Quote precisely the run of lines opening with the line containing "Reconstruct the object" and closing with the line containing "ring_skirt_h = 30; // [20:1:32]", and nothing else.

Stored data
========

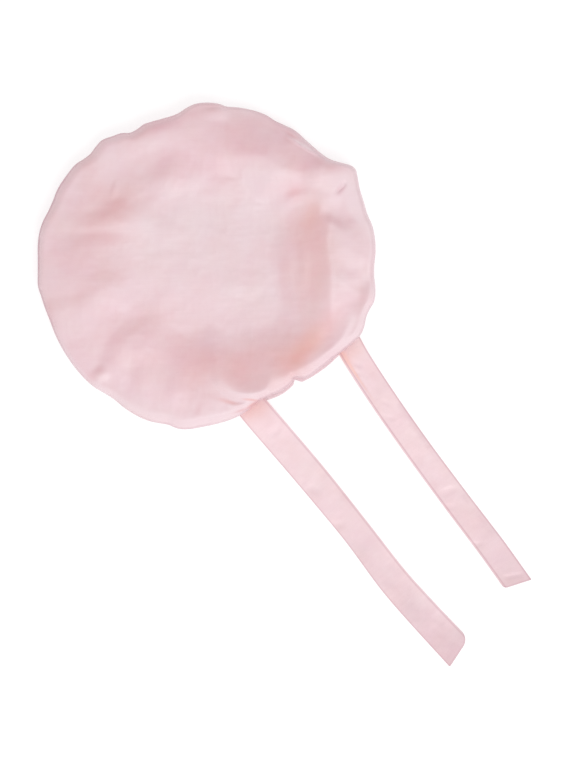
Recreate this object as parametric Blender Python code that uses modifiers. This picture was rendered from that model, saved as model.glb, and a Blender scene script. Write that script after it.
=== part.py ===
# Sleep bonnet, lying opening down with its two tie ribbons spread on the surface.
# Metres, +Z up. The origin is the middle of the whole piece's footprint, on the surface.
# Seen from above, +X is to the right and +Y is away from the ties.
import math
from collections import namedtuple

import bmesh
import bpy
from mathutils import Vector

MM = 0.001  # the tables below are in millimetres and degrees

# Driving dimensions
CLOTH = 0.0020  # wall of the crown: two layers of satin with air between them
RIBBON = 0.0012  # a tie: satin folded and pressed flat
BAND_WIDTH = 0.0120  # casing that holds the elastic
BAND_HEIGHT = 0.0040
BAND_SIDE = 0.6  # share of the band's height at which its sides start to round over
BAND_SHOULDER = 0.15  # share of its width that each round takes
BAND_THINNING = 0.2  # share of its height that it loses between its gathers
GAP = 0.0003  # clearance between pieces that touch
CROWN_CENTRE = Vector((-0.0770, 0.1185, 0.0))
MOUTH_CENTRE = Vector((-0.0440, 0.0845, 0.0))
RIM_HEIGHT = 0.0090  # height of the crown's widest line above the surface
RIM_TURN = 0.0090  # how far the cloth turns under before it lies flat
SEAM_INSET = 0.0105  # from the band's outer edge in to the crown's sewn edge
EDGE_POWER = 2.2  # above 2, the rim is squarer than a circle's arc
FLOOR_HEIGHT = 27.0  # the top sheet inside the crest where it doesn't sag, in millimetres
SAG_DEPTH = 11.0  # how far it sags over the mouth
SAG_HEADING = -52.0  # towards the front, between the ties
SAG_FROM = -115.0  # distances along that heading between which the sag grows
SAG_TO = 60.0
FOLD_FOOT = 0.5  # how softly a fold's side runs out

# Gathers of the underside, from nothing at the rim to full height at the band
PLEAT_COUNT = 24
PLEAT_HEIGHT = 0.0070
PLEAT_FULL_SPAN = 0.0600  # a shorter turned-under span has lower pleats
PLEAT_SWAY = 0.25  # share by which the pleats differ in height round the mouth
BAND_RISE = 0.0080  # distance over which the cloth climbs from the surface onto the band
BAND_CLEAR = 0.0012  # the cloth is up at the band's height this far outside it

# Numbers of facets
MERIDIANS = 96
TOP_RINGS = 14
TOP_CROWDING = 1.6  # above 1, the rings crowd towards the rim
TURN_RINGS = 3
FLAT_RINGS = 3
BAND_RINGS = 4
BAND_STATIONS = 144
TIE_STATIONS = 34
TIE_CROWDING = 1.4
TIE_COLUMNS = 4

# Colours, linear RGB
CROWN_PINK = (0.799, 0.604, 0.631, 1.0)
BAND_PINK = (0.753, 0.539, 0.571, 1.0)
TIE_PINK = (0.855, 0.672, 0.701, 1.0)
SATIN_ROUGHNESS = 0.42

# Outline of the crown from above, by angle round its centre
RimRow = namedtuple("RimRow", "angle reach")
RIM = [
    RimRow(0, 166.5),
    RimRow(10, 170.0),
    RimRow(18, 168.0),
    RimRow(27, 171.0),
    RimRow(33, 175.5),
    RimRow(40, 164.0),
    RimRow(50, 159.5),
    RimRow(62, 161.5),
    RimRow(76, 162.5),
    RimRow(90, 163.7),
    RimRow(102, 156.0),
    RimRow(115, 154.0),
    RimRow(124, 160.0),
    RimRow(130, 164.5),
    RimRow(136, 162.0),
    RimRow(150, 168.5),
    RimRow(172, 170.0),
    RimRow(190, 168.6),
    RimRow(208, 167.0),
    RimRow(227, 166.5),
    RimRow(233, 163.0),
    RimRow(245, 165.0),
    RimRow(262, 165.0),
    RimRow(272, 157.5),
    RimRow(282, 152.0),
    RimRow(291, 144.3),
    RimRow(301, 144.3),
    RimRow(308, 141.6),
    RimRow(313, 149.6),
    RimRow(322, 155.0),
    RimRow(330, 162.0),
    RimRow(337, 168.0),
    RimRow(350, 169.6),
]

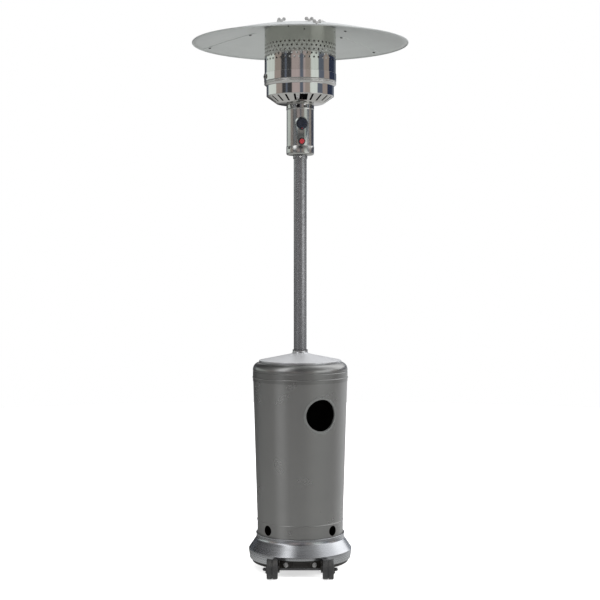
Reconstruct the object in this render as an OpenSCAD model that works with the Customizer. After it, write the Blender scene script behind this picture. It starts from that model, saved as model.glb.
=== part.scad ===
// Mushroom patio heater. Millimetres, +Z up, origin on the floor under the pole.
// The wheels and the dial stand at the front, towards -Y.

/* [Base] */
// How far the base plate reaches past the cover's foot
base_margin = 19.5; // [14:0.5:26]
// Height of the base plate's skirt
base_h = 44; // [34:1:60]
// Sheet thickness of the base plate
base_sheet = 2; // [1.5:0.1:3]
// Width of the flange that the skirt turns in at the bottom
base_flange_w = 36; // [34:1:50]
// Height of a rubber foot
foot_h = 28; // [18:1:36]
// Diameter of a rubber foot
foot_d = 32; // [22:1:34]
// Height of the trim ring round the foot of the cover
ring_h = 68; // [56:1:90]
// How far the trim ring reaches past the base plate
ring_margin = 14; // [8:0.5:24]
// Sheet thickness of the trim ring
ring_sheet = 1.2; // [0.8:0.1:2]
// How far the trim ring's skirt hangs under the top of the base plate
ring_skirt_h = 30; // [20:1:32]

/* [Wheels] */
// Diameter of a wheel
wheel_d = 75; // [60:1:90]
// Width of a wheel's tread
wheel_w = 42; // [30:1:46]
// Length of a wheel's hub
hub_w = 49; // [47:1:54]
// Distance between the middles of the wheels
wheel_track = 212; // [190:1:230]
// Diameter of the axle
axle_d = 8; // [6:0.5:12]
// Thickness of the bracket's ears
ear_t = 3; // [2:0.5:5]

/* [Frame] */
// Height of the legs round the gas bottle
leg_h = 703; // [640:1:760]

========

● TASK OUTPUT:
Reconstruct the object in this render as an OpenSCAD model that works with the Customizer. After it, write the Blender scene script behind this picture. It starts from that model, saved as model.glb.
=== part.scad ===
// Mushroom patio heater. Millimetres, +Z up, origin on the floor under the pole.
// The wheels and the dial stand at the front, towards -Y.

/* [Base] */
// How far the base plate reaches past the cover's foot
base_margin = 19.5; // [14:0.5:26]
// Height of the base plate's skirt
base_h = 44; // [34:1:60]
// Sheet thickness of the base plate
base_sheet = 2; // [1.5:0.1:3]
// Width of the flange that the skirt turns in at the bottom
base_flange_w = 36; // [34:1:50]
// Height of a rubber foot
foot_h = 28; // [18:1:36]
// Diameter of a rubber foot
foot_d = 32; // [22:1:34]
// Height of the trim ring round the foot of the cover
ring_h = 68; // [56:1:90]
// How far the trim ring reaches past the base plate
ring_margin = 14; // [8:0.5:24]
// Sheet thickness of the trim ring
ring_sheet = 1.2; // [0.8:0.1:2]
// How far the trim ring's skirt hangs under the top of the base plate
ring_skirt_h = 30; // [20:1:32]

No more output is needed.